- **EXERCISE**
Repeat every line below exactly as it reads.

◇ ◇ ◇ ◇

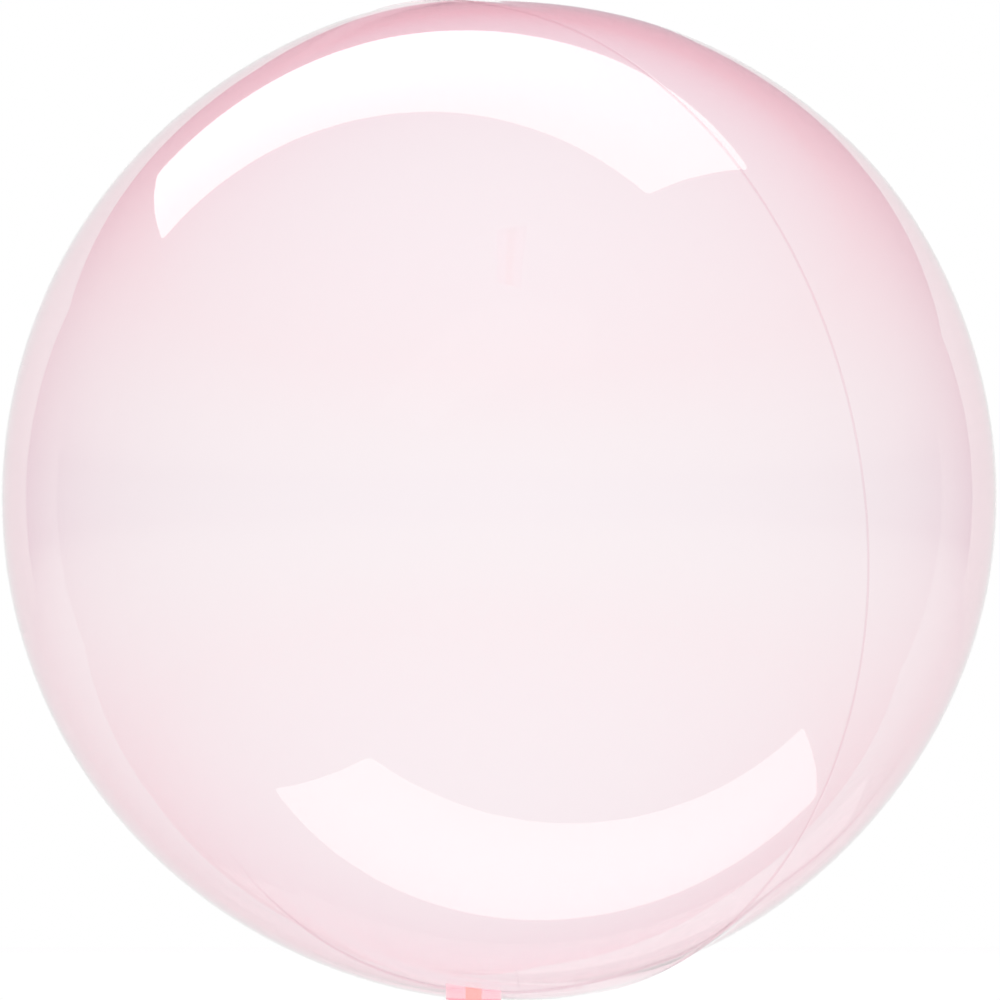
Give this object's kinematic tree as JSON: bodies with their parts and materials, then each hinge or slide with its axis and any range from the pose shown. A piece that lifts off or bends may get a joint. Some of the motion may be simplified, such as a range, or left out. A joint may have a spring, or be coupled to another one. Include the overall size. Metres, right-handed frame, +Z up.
{
  "type": "orb balloon",
  "caption": "Round see-through film balloon, sealed and full, resting on a small flat spot with its flat inflation tail laid forward under it.",
  "frame": {"origin": "middle of the flat rest spot on the underside, straight below the envelope's centre", "axes": "+Z up, away from the rest spot; -Y towards the viewer; the tail points towards -Y under the envelope"},
  "size_m": [0.499, 0.5, 0.5012],
  "materials": {
    "clear_film": "clear pink film, high gloss",
    "welded_film": "double pink film, heat-welded along its edges",
    "valve_film": "thin warm red film strip"
  },
  "bodies": {
    "root": {"envelope": "clear_film", "inflation_tail": "welded_film", "fill_valve": "valve_film"}
  },
  "joints": []
}
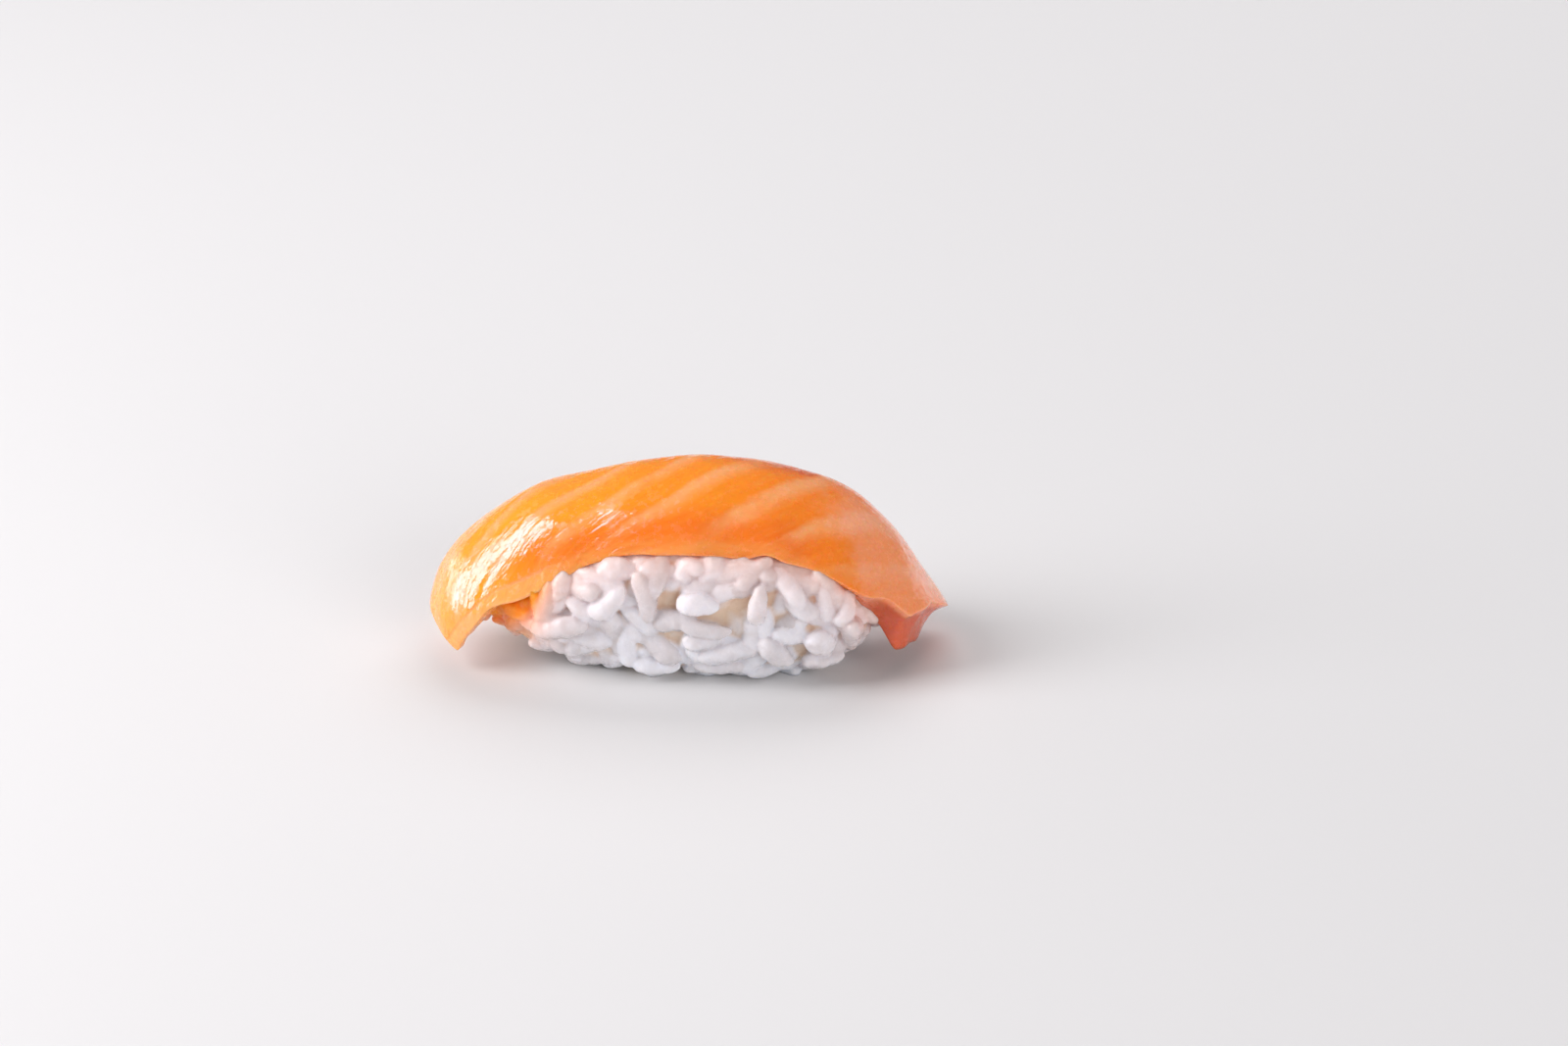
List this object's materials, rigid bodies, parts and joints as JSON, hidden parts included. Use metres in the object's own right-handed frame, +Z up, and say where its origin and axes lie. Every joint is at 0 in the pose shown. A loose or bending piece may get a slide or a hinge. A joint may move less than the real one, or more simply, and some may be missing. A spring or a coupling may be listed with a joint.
{
  "type": "salmon nigiri sushi",
  "caption": "Nigiri sushi: a hand-pressed loaf of rice grains with a slice of raw salmon draped over it and hanging past both ends.",
  "frame": {"origin": "under the middle of the whole, on the table", "axes": "+Z up, +X along the loaf towards the slice's square cut end, -Y towards the shown long side"},
  "size_m": [0.0636, 0.0246, 0.0248],
  "materials": {
    "rice": "satin, moist cooked rice",
    "salmon": "gloss, wet raw flesh"
  },
  "bodies": {
    "root": {"rice": "rice", "salmon": "salmon"}
  },
  "joints": []
}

◇ ◇ ◇ ◇

- **TASK ANSWER**
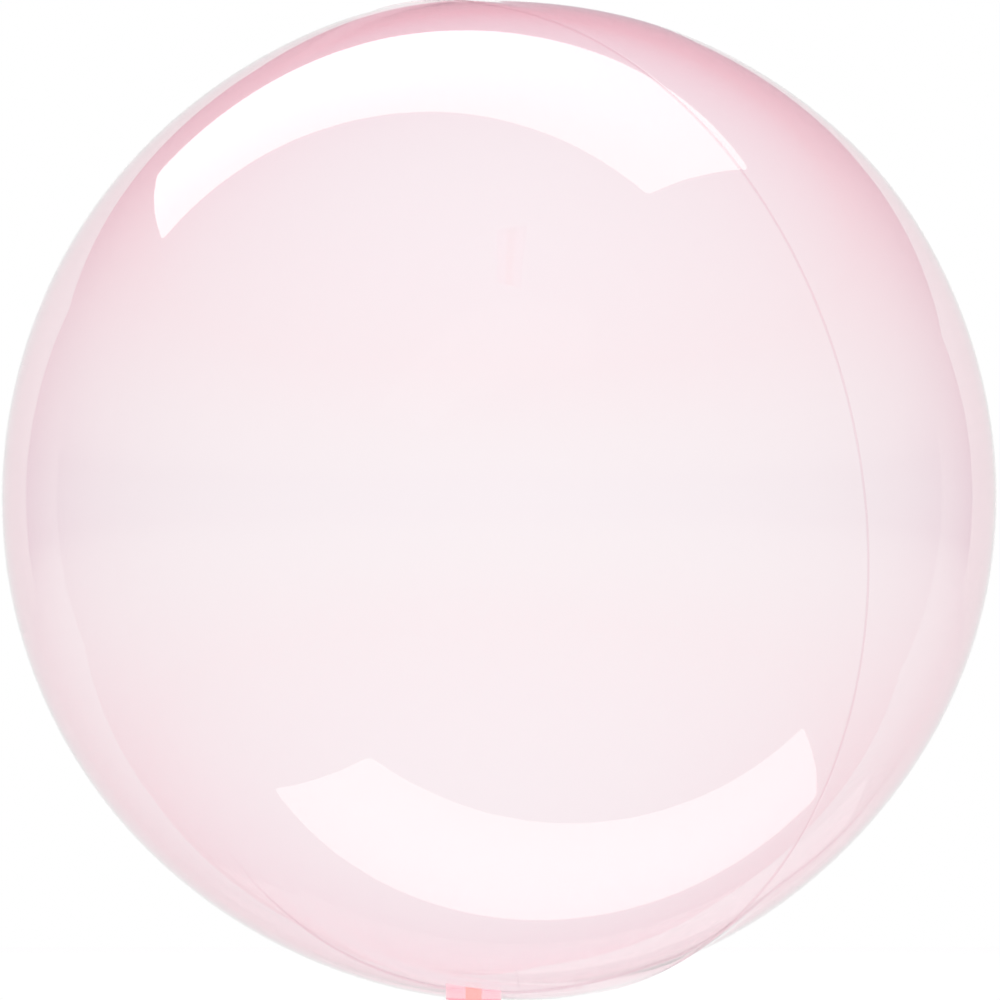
Give this object's kinematic tree as JSON: bodies with their parts and materials, then each hinge or slide with its axis and any range from the pose shown. A piece that lifts off or bends may get a joint. Some of the motion may be simplified, such as a range, or left out. A joint may have a spring, or be coupled to another one. Include the overall size. Metres, right-handed frame, +Z up.
{
  "type": "orb balloon",
  "caption": "Round see-through film balloon, sealed and full, resting on a small flat spot with its flat inflation tail laid forward under it.",
  "frame": {"origin": "middle of the flat rest spot on the underside, straight below the envelope's centre", "axes": "+Z up, away from the rest spot; -Y towards the viewer; the tail points towards -Y under the envelope"},
  "size_m": [0.499, 0.5, 0.5012],
  "materials": {
    "clear_film": "clear pink film, high gloss",
    "welded_film": "double pink film, heat-welded along its edges",
    "valve_film": "thin warm red film strip"
  },
  "bodies": {
    "root": {"envelope": "clear_film", "inflation_tail": "welded_film", "fill_valve": "valve_film"}
  },
  "joints": []
}
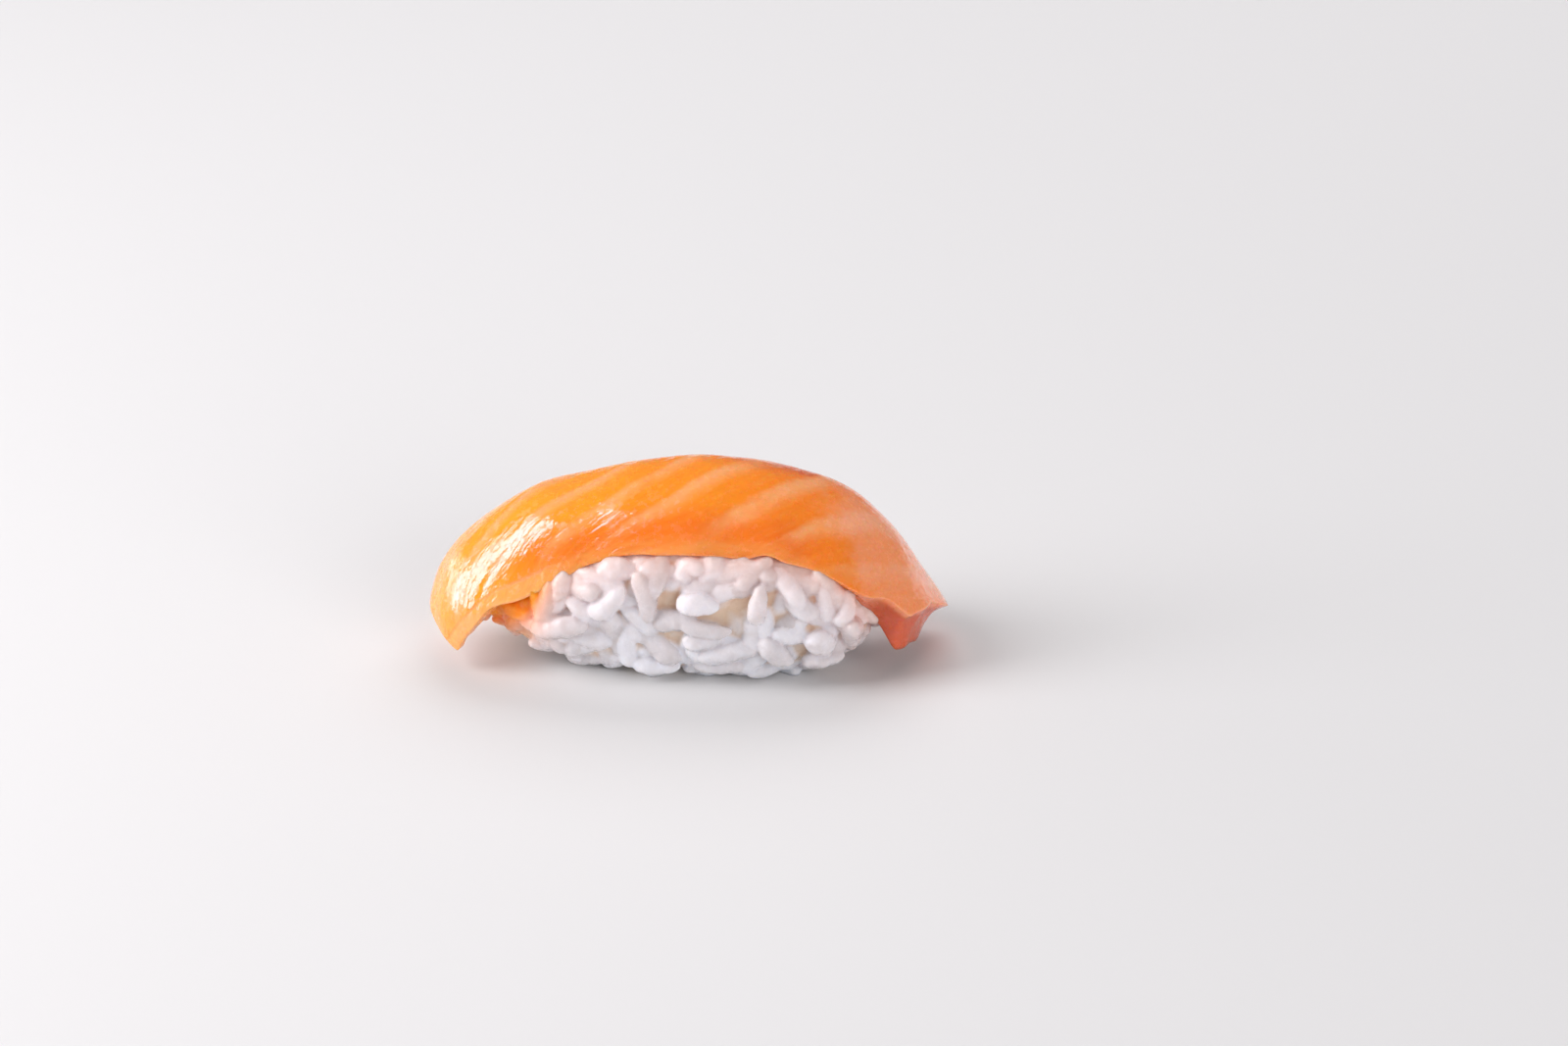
List this object's materials, rigid bodies, parts and joints as JSON, hidden parts included. Use metres in the object's own right-handed frame, +Z up, and say where its origin and axes lie. Every joint is at 0 in the pose shown. A loose or bending piece may get a slide or a hinge. A joint may move less than the real one, or more simply, and some may be missing. A spring or a coupling may be listed with a joint.
{
  "type": "salmon nigiri sushi",
  "caption": "Nigiri sushi: a hand-pressed loaf of rice grains with a slice of raw salmon draped over it and hanging past both ends.",
  "frame": {"origin": "under the middle of the whole, on the table", "axes": "+Z up, +X along the loaf towards the slice's square cut end, -Y towards the shown long side"},
  "size_m": [0.0636, 0.0246, 0.0248],
  "materials": {
    "rice": "satin, moist cooked rice",
    "salmon": "gloss, wet raw flesh"
  },
  "bodies": {
    "root": {"rice": "rice", "salmon": "salmon"}
  },
  "joints": []
}